In de brief van 22 december heb ik uitdrukkelijk aangegeven dat het vraagstuk van normering bestuurlijk, juridisch en organisatorisch buitengewoon complex is. Bovendien gaat het om grote aantallen organisaties die eerder bewust bestuurlijk op afstand zijn geplaatst, waarbij bevoegdheden door de wetgever zijn gedelegeerd. Ook kunnen decentrale overheden betrokken zijn. Normering is daardoor ingewikkelder dan zomaar een maximumsalaris vaststellen. De wens tot zorgvuldige regelgeving en de complexiteit van de juridische en economische consequenties van normering noopt het kabinet om op die punten externe deskundigen om een rapportage te vragen.

Met het oog op de voortgang heb ik het vraagstuk van de normering van topinkomens voorgelegd aan de reeds bestaande commissie rechtspositie politieke ambtsdragers (Dijkstal II).

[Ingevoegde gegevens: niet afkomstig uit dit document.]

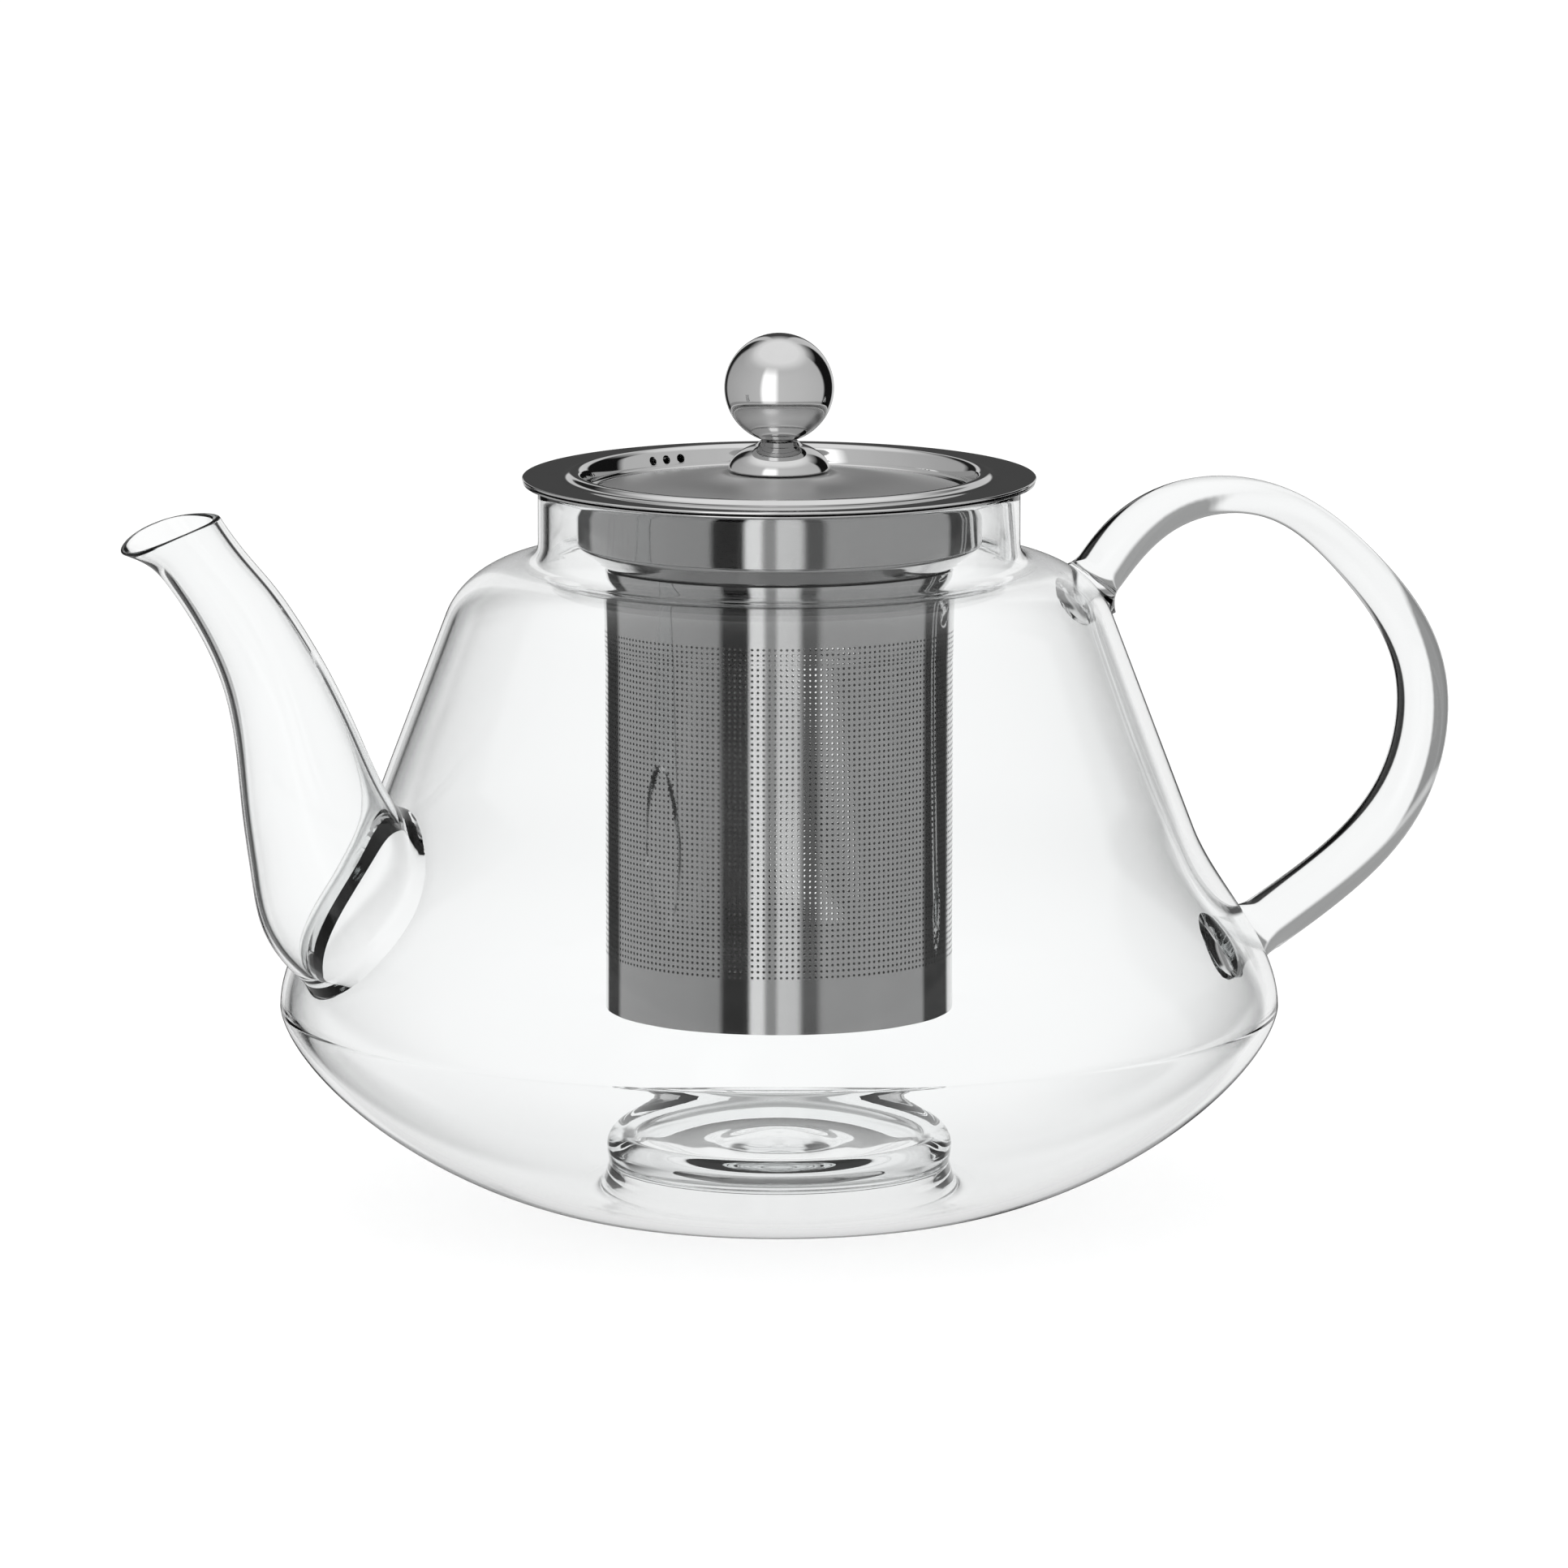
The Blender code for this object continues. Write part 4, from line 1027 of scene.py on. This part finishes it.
def build_floor():
    """A pale floor that only the camera and diffuse light meet: reflected and bent rays pass it."""
    reach = FLOOR_REACH
    verts = [(-reach, -reach, 0), (reach, -reach, 0), (reach, reach, 0), (-reach, reach, 0)]
    mesh = bpy.data.meshes.new("floor")
    mesh.from_pydata(verts, [], [(0, 1, 2, 3)])
    floor = bpy.data.objects.new("floor", mesh)
    bpy.context.scene.collection.objects.link(floor)
    material = bpy.data.materials.new("pale_floor")
    material.use_nodes = True
    nodes = Nodes(material.node_tree)
    shader = material.node_tree.nodes["Principled BSDF"]
    shader.inputs["Base Color"].default_value = (FLOOR_GREY, FLOOR_GREY, FLOOR_GREY, 1.0)
    shader.inputs["Emission Color"].default_value = (1.0, 1.0, 1.0, 1.0)
    shader.inputs["Emission Strength"].default_value = FLOOR_GLOW
    shader.inputs["Roughness"].default_value = 1.0
    shader.inputs["Specular IOR Level"].default_value = 0.0
    clear = nodes.add("ShaderNodeBsdfTransparent")
    choice = nodes.add("ShaderNodeMixShader")
    path = nodes.add("ShaderNodeLightPath")
    turned_away = nodes.math("ADD", path.outputs["Glossy Depth"], path.outputs["Transmission Depth"])
    nodes.link(nodes.math("GREATER_THAN", turned_away, 0.5), choice.inputs[0])
    nodes.link(shader.outputs[0], choice.inputs[1])
    nodes.link(clear.outputs[0], choice.inputs[2])
    nodes.link(choice.outputs[0], material.node_tree.nodes["Material Output"].inputs["Surface"])
    mesh.materials.append(material)


def build_light():
    data = bpy.data.lights.new("overhead_softbox", "AREA")
    data.shape = "DISK"
    data.size = SOFTBOX_SIZE
    data.energy = SOFTBOX_POWER
    light = bpy.data.objects.new("overhead_softbox", data)
    light.location = (AXIS_X, 0.0, SOFTBOX_HEIGHT)
    bpy.context.scene.collection.objects.link(light)
    light.visible_glossy = False
    light.visible_transmission = False


def build_camera():
    data = bpy.data.cameras.new("camera")
    camera = bpy.data.objects.new("camera", data)
    bpy.context.scene.collection.objects.link(camera)
    bpy.context.scene.camera = camera
    a = math.radians(CAMERA_AZIMUTH)
    place = Vector((AXIS_X + CAMERA_DISTANCE * math.sin(a), -CAMERA_DISTANCE * math.cos(a), CAMERA_HEIGHT))
    aim = Vector((AXIS_X, 0.0, AIM_HEIGHT))
    camera.location = place
    camera.rotation_euler = (aim - place).to_track_quat("-Z", "Y").to_euler()
    data.sensor_width = 36.0
    data.lens = LENS
    data.shift_x = SHIFT_X
    data.shift_y = SHIFT_Y
    data.clip_start = 0.1
    data.clip_end = 60.0


# ------------------------------------------------------------------------------------------ main


def place_piece(obj, material, body, slot, *nodes):
    """Gives a piece its material, ties it to its body and hides the CAD nodes it replaces. Its slot is not
    used.
    """
    obj.data.materials.clear()
    obj.data.materials.append(material)
    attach(obj, body)
    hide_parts(*nodes)


glass = clear_glass()
even = (1.0, 1.0, 1.0)
upright = (1.0, 1.0, 0.04)
bright = (0.62, 0.62, 0.62)
mirror = steel("mirror_steel", bright, 0.02, 0.10, even, (35.0, 0.05))
pan_steel = steel("pan_steel", bright, 0.02, 0.08, even, (35.0, 0.04), 0.38, SATIN_R)
drawn = steel("drawn_steel", (0.56, 0.56, 0.56), 0.03, 0.14, upright, (30.0, 0.06))
plain = steel("fastener_steel", (0.55, 0.55, 0.54), 0.2, 0.4, even, (80.0, 0.1))

vessel_nodes = ("glass_body", "glass_spout", "spout_seam")
vessel_nodes += ("glass_handle", "handle_upper_gob", "handle_lower_gob")
place_piece(build_vessel(), glass, "vessel", "clear_glass", *vessel_nodes)
collar = turn("collar_sheet", collar_outline(), FINE_STEPS)
place_piece(collar, drawn, "infuser", "basket_steel", "infuser_collar")
place_piece(perforated_wall(), drawn, "infuser", "basket_steel", "infuser_basket_wall")
cup = turn("basket_cup", basket_cup_outline(), CUP_STEPS)
place_piece(cup, drawn, "infuser", "basket_steel", "infuser_basket_floor")
place_piece(build_lid_sheet(), pan_steel, "lid", "polished_steel", "lid_pan")
place_piece(turn("ball_knob", ball_outline(), ROUND_STEPS), mirror, "lid", "polished_steel", "knob_ball")
place_piece(turn("domed_foot", foot_outline(), ROUND_STEPS), mirror, "lid", "polished_steel", "knob_foot")
place_piece(build_screw(), plain, "lid", "fastener_steel", "knob_screw")
washer = turn("lid_washer", washer_outline(), SCREW_STEPS)
place_piece(washer, plain, "lid", "fastener_steel", "knob_washer")

build_world()
build_floor()
build_light()
build_camera()

scene = bpy.context.scene
scene.view_settings.view_transform = "Standard"
scene.view_settings.look = "None"
scene.cycles.max_bounces = 24
scene.cycles.transmission_bounces = 24
scene.cycles.glossy_bounces = 12
scene.cycles.transparent_max_bounces = 16
scene.cycles.caustics_reflective = False
scene.cycles.sample_clamp_indirect = 4.0
scene.cycles.blur_glossy = 0.0
scene.cycles.use_denoising = True
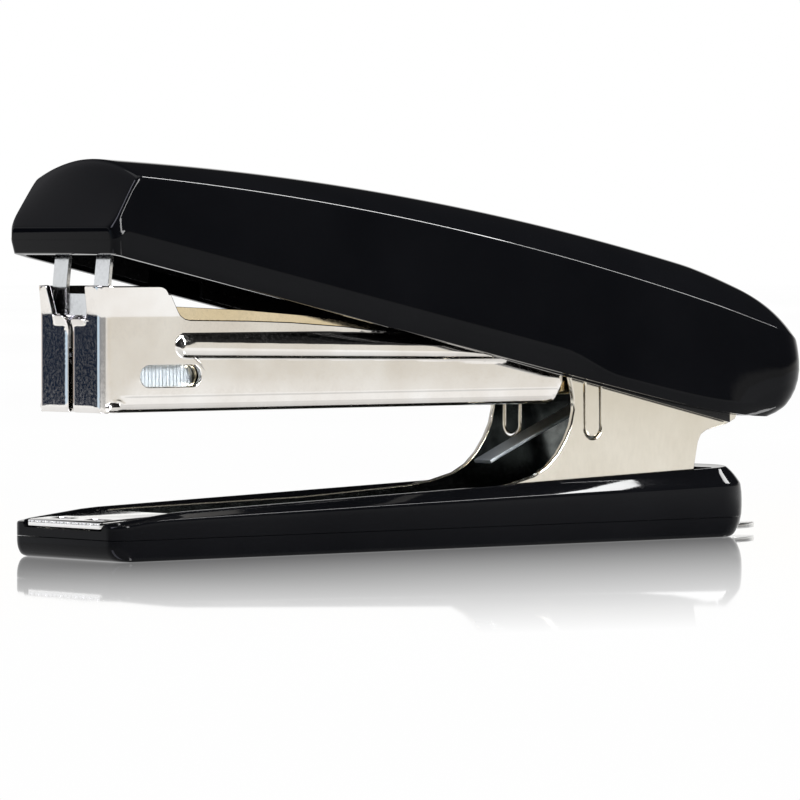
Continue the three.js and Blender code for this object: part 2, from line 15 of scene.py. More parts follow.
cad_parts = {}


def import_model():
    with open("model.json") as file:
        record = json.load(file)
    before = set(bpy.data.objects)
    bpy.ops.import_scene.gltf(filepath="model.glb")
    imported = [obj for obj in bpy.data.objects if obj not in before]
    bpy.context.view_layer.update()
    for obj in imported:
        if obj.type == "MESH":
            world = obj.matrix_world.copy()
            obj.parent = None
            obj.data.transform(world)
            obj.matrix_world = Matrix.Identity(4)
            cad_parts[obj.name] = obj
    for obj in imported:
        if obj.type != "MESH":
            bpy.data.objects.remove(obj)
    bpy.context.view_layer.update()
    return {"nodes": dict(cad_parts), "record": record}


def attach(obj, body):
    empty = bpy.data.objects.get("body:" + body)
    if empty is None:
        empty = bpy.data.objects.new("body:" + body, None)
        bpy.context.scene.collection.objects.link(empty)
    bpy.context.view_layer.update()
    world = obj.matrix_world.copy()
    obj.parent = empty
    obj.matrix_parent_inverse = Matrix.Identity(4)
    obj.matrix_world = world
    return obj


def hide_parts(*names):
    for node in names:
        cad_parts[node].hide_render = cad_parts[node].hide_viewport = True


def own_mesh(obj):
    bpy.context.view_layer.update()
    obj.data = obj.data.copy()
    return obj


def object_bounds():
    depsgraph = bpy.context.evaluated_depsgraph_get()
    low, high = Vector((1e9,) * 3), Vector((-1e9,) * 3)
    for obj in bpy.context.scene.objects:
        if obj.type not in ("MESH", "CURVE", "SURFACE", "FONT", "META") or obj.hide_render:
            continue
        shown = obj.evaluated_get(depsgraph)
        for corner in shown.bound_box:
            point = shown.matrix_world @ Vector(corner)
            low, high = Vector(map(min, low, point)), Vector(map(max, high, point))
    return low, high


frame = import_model()

MM = 0.001
MICRON = MM / 1000
WELD, TOUCH = 0.00001, 1e-7
LOW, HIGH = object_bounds()
LENGTH = (HIGH[0] - LOW[0]) / MM
PIVOT_JOINT = next(j for j in frame["record"]["behaviour"]["joints"] if j["name"] == "magazine_pivot")
PIVOT_X = PIVOT_JOINT["pos_m"][0] / MM + LENGTH / 2
PIVOT_Z = PIVOT_JOINT["pos_m"][2] / MM


# ---------------------------------------------------------------- materials
class Nodes:
    """A small helper that adds and links shader nodes."""

    def __init__(self, name):
        self.material = bpy.data.materials.new(name)
        self.material.use_nodes = True
        self.tree = self.material.node_tree
        self.shader = self.tree.nodes["Principled BSDF"]
        self.where = self.add("ShaderNodeTexCoord").outputs["Object"]

    def add(self, kind, **settings):
        node = self.tree.nodes.new(kind)
        for key, value in settings.items():
            setattr(node, key, value)
        return node

    def link(self, a, b):
        self.tree.links.new(a, b)

    def stretched(self, x, y, z):
        mapping = self.add("ShaderNodeMapping")
        mapping.inputs["Scale"].default_value = (x, y, z)
        self.link(self.where, mapping.inputs["Vector"])
        return mapping.outputs["Vector"]

    def noise(self, scale, detail=4, roughness=0.55, vector=None):
        node = self.add("ShaderNodeTexNoise")
        node.inputs["Scale"].default_value = scale
        node.inputs["Detail"].default_value = detail
        node.inputs["Roughness"].default_value = roughness
        self.link(vector or self.where, node.inputs["Vector"])
        return node.outputs["Fac"]

    def between(self, fac, low, high, from_low=0.3, from_high=0.7):
        node = self.add("ShaderNodeMapRange")
        node.inputs["From Min"].default_value = from_low
        node.inputs["From Max"].default_value = from_high
        node.inputs["To Min"].default_value = low
        node.inputs["To Max"].default_value = high
        self.link(fac, node.inputs["Value"])
        return node.outputs["Result"]

    def colours(self, fac, dark, light, from_low=0.3, from_high=0.7):
        node = self.add("ShaderNodeValToRGB")
        node.color_ramp.elements[0].position = from_low
        node.color_ramp.elements[0].color = (*dark, 1)
        node.color_ramp.elements[1].position = from_high
        node.color_ramp.elements[1].color = (*light, 1)
        self.link(fac, node.inputs["Fac"])
        return node.outputs["Color"]

    def bump(self, height, distance, strength=1.0, below=None):
        node = self.add("ShaderNodeBump")
        node.inputs["Strength"].default_value = strength
        node.inputs["Distance"].default_value = distance
        self.link(height, node.inputs["Height"])
        if below is not None:
            self.link(below, node.inputs["Normal"])
        return node.outputs["Normal"]

    def paint(self, color=None, roughness=None, normal=None, **constants):
        for key, value in constants.items():
            self.shader.inputs[key.replace("_", " ")].default_value = value
        for key, socket in (("Base Color", color), ("Roughness", roughness), ("Normal", normal)):
            if socket is not None:
                self.link(socket, self.shader.inputs[key])
        return self.material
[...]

Verder achtte het kabinet het nodig om, gegeven de juridische complexiteit, tevens een autoriteit op het gebied van internationaal sociaal recht, in de persoon van prof. Dr. A.T.J.M. Jacobs, hoogleraar sociaal recht, in te schakelen. Deze deskundigen hebben positief gereageerd op het verzoek van het kabinet, maar daarbij aangegeven dat het advies niet eerder dan in het najaar gereed zal zijn. In dat advies zal ook ingegaan worden op de energiesector. De taakopdracht en de reactie van de voorzitter van de commissie heb ik bijgevoegd.1

Voor wat betreft het opstellen van een beloningscode voor de energiesector refereer ik aan het beleid zoals uiteengezet in de brief van 22 december. De mogelijkheden van het kabinet om in de semi-publieke sectoren de (top)salarissen te reguleren zijn aan formele regels onderworpen. Het kabinet of de decentrale overheden hebben vaak geen bevoegdheden in de besluitvorming over de lonen bij deze organisaties. Voor de energiesector geldt dat in sterkere mate omdat dat geen (semi-) publieke sector is, maar een private sector, waarvan (een deel van) de aandeelhouders uit publieke organen bestaat. De beloningscode zal daarom ook niet door het kabinet worden opgesteld. Dit zal de sector zelf moeten doen.

De Minister van Binnenlandse Zaken en Koninkrijksrelaties,

J. W. Remkes


XNoot
1

Ter inzage gelegd bij het Centraal Informatiepunt Tweede Kamer.